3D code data

--------------------------------------------------

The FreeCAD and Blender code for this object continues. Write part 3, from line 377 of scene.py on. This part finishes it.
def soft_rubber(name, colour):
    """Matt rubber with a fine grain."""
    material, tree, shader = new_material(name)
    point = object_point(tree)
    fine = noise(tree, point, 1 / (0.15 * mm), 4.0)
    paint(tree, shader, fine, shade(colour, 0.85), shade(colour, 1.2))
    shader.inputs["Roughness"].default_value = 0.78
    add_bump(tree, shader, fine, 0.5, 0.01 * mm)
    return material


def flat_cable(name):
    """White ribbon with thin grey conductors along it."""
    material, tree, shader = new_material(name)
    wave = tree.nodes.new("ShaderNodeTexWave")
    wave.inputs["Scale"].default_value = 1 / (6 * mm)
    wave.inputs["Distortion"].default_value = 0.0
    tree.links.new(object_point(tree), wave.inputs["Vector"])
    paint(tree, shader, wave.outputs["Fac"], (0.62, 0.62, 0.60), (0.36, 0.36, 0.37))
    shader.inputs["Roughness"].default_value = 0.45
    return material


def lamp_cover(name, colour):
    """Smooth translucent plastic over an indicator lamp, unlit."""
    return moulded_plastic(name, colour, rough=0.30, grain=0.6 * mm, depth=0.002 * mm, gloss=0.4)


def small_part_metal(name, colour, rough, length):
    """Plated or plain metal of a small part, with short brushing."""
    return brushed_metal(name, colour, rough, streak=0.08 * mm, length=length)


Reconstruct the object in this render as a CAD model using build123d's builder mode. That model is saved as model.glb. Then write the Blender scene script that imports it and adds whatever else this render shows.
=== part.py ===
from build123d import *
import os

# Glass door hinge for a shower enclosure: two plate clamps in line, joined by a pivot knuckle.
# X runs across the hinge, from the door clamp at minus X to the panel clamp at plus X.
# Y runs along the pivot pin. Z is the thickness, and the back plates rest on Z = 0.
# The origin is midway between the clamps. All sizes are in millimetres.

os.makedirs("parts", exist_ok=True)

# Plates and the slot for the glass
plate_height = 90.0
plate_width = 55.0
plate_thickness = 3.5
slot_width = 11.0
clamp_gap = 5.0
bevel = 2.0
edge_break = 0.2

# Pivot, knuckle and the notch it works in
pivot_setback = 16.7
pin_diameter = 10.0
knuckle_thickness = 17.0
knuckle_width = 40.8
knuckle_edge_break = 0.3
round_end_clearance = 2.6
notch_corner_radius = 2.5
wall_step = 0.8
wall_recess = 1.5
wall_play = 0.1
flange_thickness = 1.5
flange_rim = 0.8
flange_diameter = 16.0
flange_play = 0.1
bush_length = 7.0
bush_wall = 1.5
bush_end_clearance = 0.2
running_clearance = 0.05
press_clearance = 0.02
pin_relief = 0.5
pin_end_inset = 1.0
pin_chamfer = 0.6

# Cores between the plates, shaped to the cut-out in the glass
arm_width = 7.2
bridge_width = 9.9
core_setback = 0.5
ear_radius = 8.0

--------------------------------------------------

▶ _AIM OF THE EXERCISE_: Give all of the entries again, word for word.

▶ _RESULT BELOW_:
The FreeCAD and Blender code for this object continues. Write part 3, from line 377 of scene.py on. This part finishes it.
def soft_rubber(name, colour):
    """Matt rubber with a fine grain."""
    material, tree, shader = new_material(name)
    point = object_point(tree)
    fine = noise(tree, point, 1 / (0.15 * mm), 4.0)
    paint(tree, shader, fine, shade(colour, 0.85), shade(colour, 1.2))
    shader.inputs["Roughness"].default_value = 0.78
    add_bump(tree, shader, fine, 0.5, 0.01 * mm)
    return material


def flat_cable(name):
    """White ribbon with thin grey conductors along it."""
    material, tree, shader = new_material(name)
    wave = tree.nodes.new("ShaderNodeTexWave")
    wave.inputs["Scale"].default_value = 1 / (6 * mm)
    wave.inputs["Distortion"].default_value = 0.0
    tree.links.new(object_point(tree), wave.inputs["Vector"])
    paint(tree, shader, wave.outputs["Fac"], (0.62, 0.62, 0.60), (0.36, 0.36, 0.37))
    shader.inputs["Roughness"].default_value = 0.45
    return material


def lamp_cover(name, colour):
    """Smooth translucent plastic over an indicator lamp, unlit."""
    return moulded_plastic(name, colour, rough=0.30, grain=0.6 * mm, depth=0.002 * mm, gloss=0.4)


def small_part_metal(name, colour, rough, length):
    """Plated or plain metal of a small part, with short brushing."""
    return brushed_metal(name, colour, rough, streak=0.08 * mm, length=length)


Reconstruct the object in this render as a CAD model using build123d's builder mode. That model is saved as model.glb. Then write the Blender scene script that imports it and adds whatever else this render shows.
=== part.py ===
from build123d import *
import os

# Glass door hinge for a shower enclosure: two plate clamps in line, joined by a pivot knuckle.
# X runs across the hinge, from the door clamp at minus X to the panel clamp at plus X.
# Y runs along the pivot pin. Z is the thickness, and the back plates rest on Z = 0.
# The origin is midway between the clamps. All sizes are in millimetres.

os.makedirs("parts", exist_ok=True)

# Plates and the slot for the glass
plate_height = 90.0
plate_width = 55.0
plate_thickness = 3.5
slot_width = 11.0
clamp_gap = 5.0
bevel = 2.0
edge_break = 0.2

# Pivot, knuckle and the notch it works in
pivot_setback = 16.7
pin_diameter = 10.0
knuckle_thickness = 17.0
knuckle_width = 40.8
knuckle_edge_break = 0.3
round_end_clearance = 2.6
notch_corner_radius = 2.5
wall_step = 0.8
wall_recess = 1.5
wall_play = 0.1
flange_thickness = 1.5
flange_rim = 0.8
flange_diameter = 16.0
flange_play = 0.1
bush_length = 7.0
bush_wall = 1.5
bush_end_clearance = 0.2
running_clearance = 0.05
press_clearance = 0.02
pin_relief = 0.5
pin_end_inset = 1.0
pin_chamfer = 0.6

# Cores between the plates, shaped to the cut-out in the glass
arm_width = 7.2
bridge_width = 9.9
core_setback = 0.5
ear_radius = 8.0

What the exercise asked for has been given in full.